Sumbul Siddiqui (born 1988) is an American lawyer and politician, serving as the 77th mayor of Cambridge, Massachusetts. Siddiqui was elected mayor in 2020 by the Cambridge City Council, after serving in the body for 3 years. She succeeded Marc C. McGovern in January 2020, becoming the first Muslim mayor in Massachusetts history.

Early life
Siddiqui was born in Karachi, Pakistan in 1988. She immigrated to the United States from Pakistan when she was two years old, with her parents and twin brother. Her family moved to Cambridge after receiving a lottery spot in Cambridge's affordable housing system. Siddiqui was raised in Rindge Towers in North Cambridge and Roosevelt Towers in East Cambridge. She attended schools in the Cambridge Public School District and graduated from Cambridge Rindge and Latin School in 2006.
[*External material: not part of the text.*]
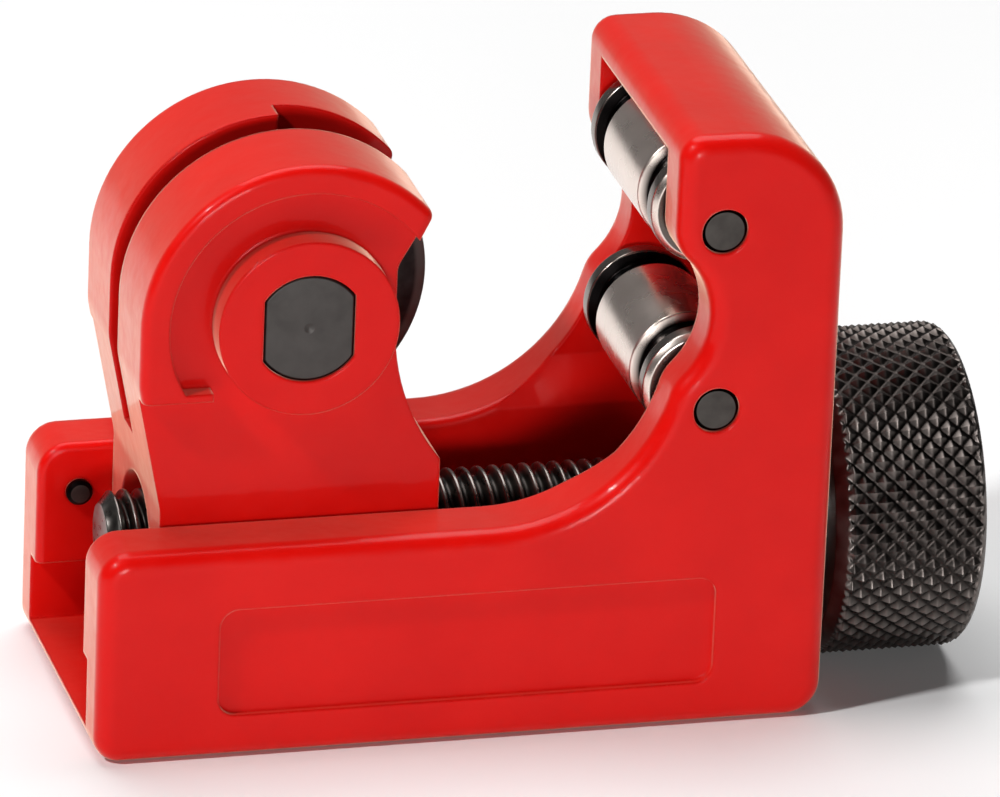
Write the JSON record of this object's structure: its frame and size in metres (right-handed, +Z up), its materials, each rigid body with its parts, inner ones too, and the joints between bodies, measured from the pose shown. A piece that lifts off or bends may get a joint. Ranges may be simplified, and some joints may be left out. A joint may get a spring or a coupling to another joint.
{
  "type": "pipe cutter",
  "caption": "Mini tube cutter: red channel body with a hood, steel rollers, a sliding cheek block that carries the cutter wheel, and a knurled knob on a screw spindle.",
  "frame": {"origin": "centre of the body casting's flat base", "axes": "+X along the spindle towards the knob, -Y is the front, +Z up from the base to the hood"},
  "size_m": [0.0578, 0.023, 0.0397],
  "materials": {
    "red_paint": "glossy paint over a slightly rough die casting",
    "roller_steel": "ground, bright",
    "pin_steel": "dark, sawn ends",
    "wheel_pin_steel": "black oxide",
    "spindle_steel": "black oxide, oiled",
    "knob_steel": "black oxide, knurled",
    "wheel_steel": "black oxide with a ground edge",
    "small_steel": "bright zinc"
  },
  "bodies": {
    "frame": {"body_casting": "red_paint", "upper_roller_pin": "pin_steel", "lower_roller_pin": "pin_steel", "stop_pin": "pin_steel"},
    "screw": {"spindle": "spindle_steel", "retaining_ring": "small_steel", "thrust_washer": "small_steel", "knob": "knob_steel", "knob_cross_pin": "small_steel"},
    "slider": {"slider_casting": "red_paint", "wheel_pin": "wheel_pin_steel", "wheel_pin_clip": "small_steel"},
    "wheel": {"cutter_wheel": "wheel_steel"},
    "roller_up": {"upper_roller": "roller_steel"},
    "roller_low": {"lower_roller": "roller_steel"}
  },
  "joints": [
    {"name": "knob_turn", "type": "hinge", "parent": "frame", "child": "screw", "pos_m": [0, 0, 0.0105], "axis": [-1, 0, 0], "range_deg": [-361, 4861]},
    {"name": "slider_travel", "type": "slide", "parent": "frame", "child": "slider", "axis": [1, 0, 0], "range_m": [-0.001, 0.0135]},
    {"name": "wheel_spin", "type": "hinge", "parent": "slider", "child": "wheel", "pos_m": [-0.01, 0, 0.0275], "axis": [0, 1, 0], "continuous": true},
    {"name": "upper_roller_spin", "type": "hinge", "parent": "frame", "child": "roller_up", "pos_m": [0.01562, 0, 0.0335], "axis": [0, 1, 0], "continuous": true},
    {"name": "lower_roller_spin", "type": "hinge", "parent": "frame", "child": "roller_low", "pos_m": [0.01562, 0, 0.0215], "axis": [0, 1, 0], "continuous": true}
  ],
  "couplings": [
    {"joint": "knob_turn", "follows": "slider_travel", "rad_per_m": 6283.2}
  ]
}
Siddiqui attended Brown University, where she was involved in the university's South Asian Students Association. She graduated from Brown in 2010 with a Bachelor of Arts in public policy and American institutions. Siddiqui later attended the Northwestern University Pritzker School of Law, graduating in 2014 with a JD.

Career

As mayor
In January 2020, Marc C. McGovern announced that he would not seek re-election and endorsed fellow council member Sumbul Siddiqui as his successor. Siddiqui was sworn in on January 6, 2020.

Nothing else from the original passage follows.